Gargs Jeni wrote: "I think the form letter asks everyone for a response by owl by July 31. This is so they can plan classes and the like. It's quite possible that some children take a year to travel or attend anoth..."
Thanks but you could have simply said yes. Anyway, have a good day.


message 17: by Jeni (new) - rated it 5 stars

Jeni Gargs wrote: "Thanks but you could have simply said yes. Anyway, have a good day."

Oh well, I just tried to be thorough so your question would be answered completely. And thanks, I'm having a great day.


message 18: by Gargs (new)

Gargs Jeni wrote: "Gargs wrote: "Thanks but you could have simply said yes.
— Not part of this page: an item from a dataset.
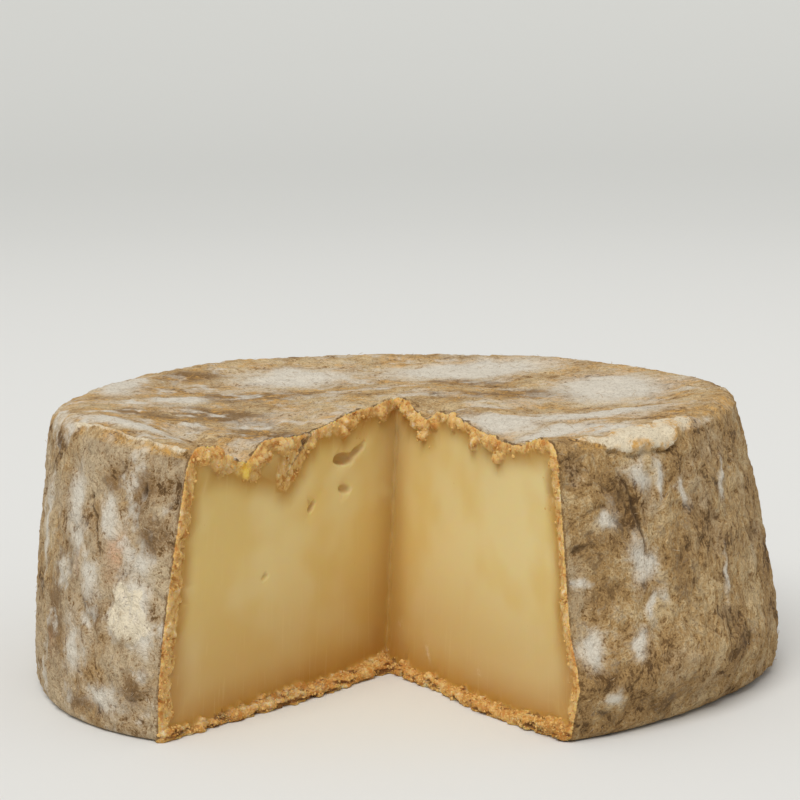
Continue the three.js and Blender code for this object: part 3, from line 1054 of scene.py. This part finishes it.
# %% Rind surface
fuzz = (streak - 0.5) * 0.7 + (speck - 0.5) * 0.8 + (fine - 0.5) * 0.6 + (strand - 0.86) * 0.4
rind_normal = paint.node("ShaderNodeBump", None, {"Strength": 1.0, "Distance": 0.7 * MM, "Height": fuzz})
rind_shader = paint.node(
    "ShaderNodeBsdfPrincipled",
    None,
    {
        "Base Color": rind,
        "Roughness": 0.9,
        "Specular IOR Level": 0.15,
        "Sheen Weight": 0.05,
        "Sheen Roughness": 0.5,
        "Sheen Tint": (1.0, 0.92, 0.80, 1.0),
        "Normal": rind_normal,
    },
)

# %% [markdown]
# The paste turns from pale ivory in the heart to amber near the rind, where it has dried and ripened; low
# down and in the notch's corner the amber is partly painted shade.
# The cut rind is cream and orange; painted shade darkens its pits and splits, and its raised crumbs
# are painted lighter. Light wanders a few millimetres in both, which subsurface scattering gives.

# %% Paste and cut rind
PASTE = (0.735, 0.550, 0.215)
PALE = (0.785, 0.640, 0.315)
AMBER = (0.460, 0.225, 0.035)
CRUMB = (0.700, 0.445, 0.155)
RUST = (0.520, 0.235, 0.050)
PIT_SHADE = (0.190, 0.080, 0.020)
YOLK = (0.850, 0.580, 0.060)

lip_f = mark("lip")
in_lip_f = mark("in_lip")
crest_f = mark("crest")
# Darker towards the foot: the amber band under the rind widens low down and the paste turns amber below 44
# mm, partly ripening and partly painted shade.
low_f = step(paint.part(spot, 2), 30, 2)
under = step(lip_f / (low_f * 8 + 7), -1, 0.1)
# Painted light: besides its pale clouds, the paste is made paler towards +X, on the right cut face that faces
# the sun.
pale_clouds_and_lit_side = noise(spot, 26, 2, 0.5) + step(paint.part(spot, 0), -20, 40) * 0.16
knife = noise(paint.stretch(spot, 1, 1, 40), 0.9, 2, 0.5)
paste = blend(PASTE, PALE, step(pale_clouds_and_lit_side, 0.42, 0.66))
paste = blend(paste, AMBER, step(paint.part(spot, 2), 44, 0) * 0.62)
paste = blend(paste, AMBER, under**1.5 * 0.9)
# Painted shade: the paste darkens into the notch's corner, partly amber, and in a narrow line along the apex.
paste = blend(paste, AMBER, step(mark("run"), 18, 0) ** 2 * 0.55)
paste = blend(paste, AMBER, step(mark("run"), 1.6, 0.4) * 0.55)
paste = blend(paste, PALE, step(knife, 0.58, 0.76) * 0.12)
mote = step(still((5, 5, 90), 1.6, 1, 0.5), 0.80, 0.86)
paste = blend(paste, RUST, mote * 0.6)
# Painted shade inside the eyes of the paste.
paste = blend(paste, RUST, mark("hollow") * 0.4)
paste = blend(paste, CREAM, mark("cream") * step(speck, 0.40, 0.60) * 0.7)
# Painted light and shade: the relief term lightens raised crumbs and darkens pits to a dark pit colour.
crumb_tone_and_shade = (speck - 0.5) * 0.9 + (patch - 0.5) * 1.2 + (tone - 0.5) * 0.6 + height_f * 0.25
cut_rind = blend(RUST, CRUMB, step(crumb_tone_and_shade, -0.18, 0.12))
cut_rind = blend(cut_rind, CREAM, step(crumb_tone_and_shade + (fine - 0.5) * 0.4, 0.12, 0.42) * 0.55)
cut_rind = blend(cut_rind, PIT_SHADE, step(crumb_tone_and_shade + (fine - 0.5) * 0.5, -0.22, -0.40) * 0.8)
cut_rind = blend(cut_rind, RUST, mark("lip_foot") * step(crumb_tone_and_shade, 0.30, -0.10) * 0.85)
cut_rind = blend(cut_rind, YOLK, mark("orange") * 0.8)
# Painted shade in the splits of the crust at the foot.
split_shade = step(noise(paint.stretch(spot, 5, 5, 1), 1.1, 2, 0.5), 0.47, 0.40) * mark("lip_foot")
cut_rind = blend(cut_rind, PIT_SHADE, split_shade * 0.8)
paste = blend(paste, cut_rind, in_lip_f)
paste = blend(paste, LIGHT, mark("tan") * step(patch, 0.42, 0.54) * 0.6)
paste_height = (knife - 0.5) * (1 - in_lip_f) * 0.04 + ((speck - 0.5) + (fine - 0.5) * 0.6) * in_lip_f
paste_normal = paint.node(
    "ShaderNodeBump", None, {"Strength": 0.9, "Distance": 0.5 * MM, "Height": paste_height}
)
paste_shader = paint.node(
    "ShaderNodeBsdfPrincipled",
    None,
    {
        "Base Color": paste,
        "Roughness": 0.40 + in_lip_f * 0.30,
        "Specular IOR Level": 0.35,
        "Subsurface Weight": 0.5,
        "Subsurface Radius": (1.0, 0.5, 0.15),
        "Subsurface Scale": 4 * MM,
        "Normal": paste_normal,
    },
)
cut_mask = step(section_f + (fine - 0.5) * 0.5 + (speck - 0.5) * 0.5, -0.12, 0.12)
cut_mask = cut_mask.most(step(crest_f, 0.2, 0.4))
cheese_shader = paint.node("ShaderNodeMixShader", None, (cut_mask, rind_shader, paste_shader))
surface = cheese.node_tree.nodes.new("ShaderNodeOutputMaterial")
cheese.node_tree.links.new(cheese_shader.socket, surface.inputs["Surface"])

# %% [markdown]
# ## Loose crumbs and mould threads
# Two things on real rind are too small and too many to shape by hand. Tiny crumbs cling to the broken
# edges, and the mould leaves short threads that soften every outline. Both are scattered over the
# finished skin by Geometry Nodes: the crumbs where the stored fields say the cut rind is, the threads
# on the skin in clumps, each one a bent line given a three-sided profile.

# %% A plain finish in two colours
def speckled(name, colours, size, limits, roughness, shine):
    """A rough material that drifts between two colours in blotches about size across."""
    made = bpy.data.materials.new(name)
    made.use_nodes = True
    graph = Graph(made.node_tree)
    place = graph.scaled(graph.node("ShaderNodeTexCoord", None, (), 3), 1 / MM)
    colour = graph.blend(*colours, graph.step(graph.noise(place, size, 3, 0.6), *limits))
    shader = made.node_tree.nodes["Principled BSDF"]
    made.node_tree.links.new(colour.socket, shader.inputs["Base Color"])
    shader.inputs["Roughness"].default_value = roughness
    shader.inputs["Specular IOR Level"].default_value = shine
    return made


# %% Loose crumbs
LOOSE = {"Density": 0.8, "Smallest": 0.14, "Largest": 0.5, "Seed": 7}
strew, given = new_tree("loose_crumbs", LOOSE)
broken = strew.stored("in_lip") * strew.step(strew.stored("section"), 0.3, 0.7)
broken = broken * (strew.stored("lip_foot") * 0.7 + 0.45)
broken = broken * strew.step(strew.part(strew.node("GeometryNodeInputPosition"), 2), 0.5 * MM, 0.9 * MM)
scatter = strew.scatter(given, broken)
ball = strew.node("GeometryNodeMeshIcoSphere", None, {"Radius": 1.0, "Subdivisions": 1})
across = strew.chance((0.5, 0.5, 0.5), (1.4, 1.4, 1.4), 31)
grown = strew.chance(0.0, 1.0, 32) ** 2 * (given["Largest"] - given["Smallest"]) + given["Smallest"]
inputs = {"Points": scatter, "Instance": ball, "Scale": strew.scaled(across, grown * MM)}
inputs["Rotation"] = strew.chance((0.0, 0.0, 0.0), (6.3, 6.3, 6.3), 33)
scattered = strew.node("GeometryNodeInstanceOnPoints", None, inputs)

crumb_paint = speckled("crumb", (RUST, CRUMB), 2.2, (0.34, 0.52), 0.85, 0.15)
finish_tree(strew, scattered, crumb_paint)
loose_crumbs = run_tree(wheel, strew.tree, LOOSE, "loose_crumbs")
print("loose crumb faces", len(loose_crumbs.data.polygons))

# %% Mould threads
THREADS = {"Density": 0.07, "Shortest": 0.6, "Longest": 1.9, "Thickness": 0.035, "Seed": 9}
grow, given = new_tree("mould_threads", THREADS)
place = grow.scaled(grow.node("GeometryNodeInputPosition"), 1 / MM)
bare = grow.step(grow.stored("section"), -0.4, -1.5) * grow.step(grow.part(place, 2), 2.0, 5.0)
clumps = grow.step(grow.noise(place, 7, 3, 0.5), 0.44, 0.62) * 0.9 + 0.1
scatter = grow.scatter(given, bare * clumps)
standing = Field(grow, scatter.socket.node.outputs["Rotation"])
bend = {"Resolution": 4, "Start": (0, 0, -0.02), "Middle": (0.4, 0, 0.24), "End": (1, 0.3, 0.26)}
bend = grow.node("GeometryNodeCurveQuadraticBezier", None, bend)
ring = {"Resolution": 3, "Radius": given["Thickness"]}
ring = grow.node("GeometryNodeCurvePrimitiveCircle", None, ring)
inputs = {"Curve": bend, "Profile Curve": ring, "Fill Caps": True}
thread = grow.node("GeometryNodeCurveToMesh", None, inputs)
length = grow.chance(0.0, 1.0, 42) ** 2 * (given["Longest"] - given["Shortest"]) + given["Shortest"]
inputs = {"Points": scatter, "Instance": thread, "Rotation": standing}
inputs["Scale"] = grow.scaled((1.0, 1.0, 1.0), length * MM)
threads = grow.node("GeometryNodeInstanceOnPoints", None, inputs)
inputs = {"Instances": threads, "Rotation": grow.chance((-0.3, -0.3, 0.0), (0.3, 0.3, 6.3), 43)}
threads = grow.node("GeometryNodeRotateInstances", None, inputs)

thread_paint = speckled("mould_thread", (TANNED, GREY), 5, (0.40, 0.60), 0.9, 0.5)
finish_tree(grow, threads, thread_paint)
mould_threads = run_tree(wheel, grow.tree, THREADS, "mould_threads")
print("thread faces", len(mould_threads.data.polygons))

# %% [markdown]
# ## Joining the frame
# The finished skin stands for the construction solid, which stays hidden for collision, and rides on
# the only body. Nothing may hang below the board that the wheel stands on, so lower points are raised to
# it first.

# %% Ride, replace and finish
def press_flat(piece):
    points = read(piece.data, "co")
    print(piece.name, "lowest point before pressing, mm:", round(points[:, 2].min() / MM, 2))
    points[:, 2] = np.maximum(points[:, 2], 0)
    piece.data.vertices.foreach_set("co", points.astype(np.float32).ravel())
    piece.data.update()


for piece, slot in ((wheel, "rind"), (loose_crumbs, "paste"), (mould_threads, "rind")):
    press_flat(piece)
    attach(piece, "root")
    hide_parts("cheese_wheel")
Anyway, have a good day."

Oh well, I just tried to be thorough so your question would be answered completely. And thanks, I'm having a gre..."

By the way, I am sorry for eating your brains out. Kinda have this unusual curiosity.


Sophie Magic? Since the series is all about magic, after all. Or that's just me.


Edgar Guzman Gargs wrote: "Its been quiet long since I read the book but there's something I want to ask now.
Naturally, every wizard born child is supposed to receive an acceptance letter from Hogwarts. In case the accepta..."


not every wizard born is supposed to recieve an acceptance letter from hogwarts, as other wizards live closer to other schools like Durmstrang. magic would probably be the best explaniation to how they know a child has not read the letter. just like some other mesengers, when you send a message it may say wether or not the reciever read it. magic would also be a solution to seeing how the letter is not being read by the child. if a child is dead then they would probably know that and stop sending letters to go to school. children under 11 that die would probably not even get the first letter since they still werent of age to go to their first year of wizard school


Emily Fuller I think it says in the books that Muggle borns are always visited by teachers after the letter to explain, and it explains about the trace in the later books, maybe it's got something to do with that???


Chris Bumpas Obviously they know it wasn't read because a read-receipt wasn't sent.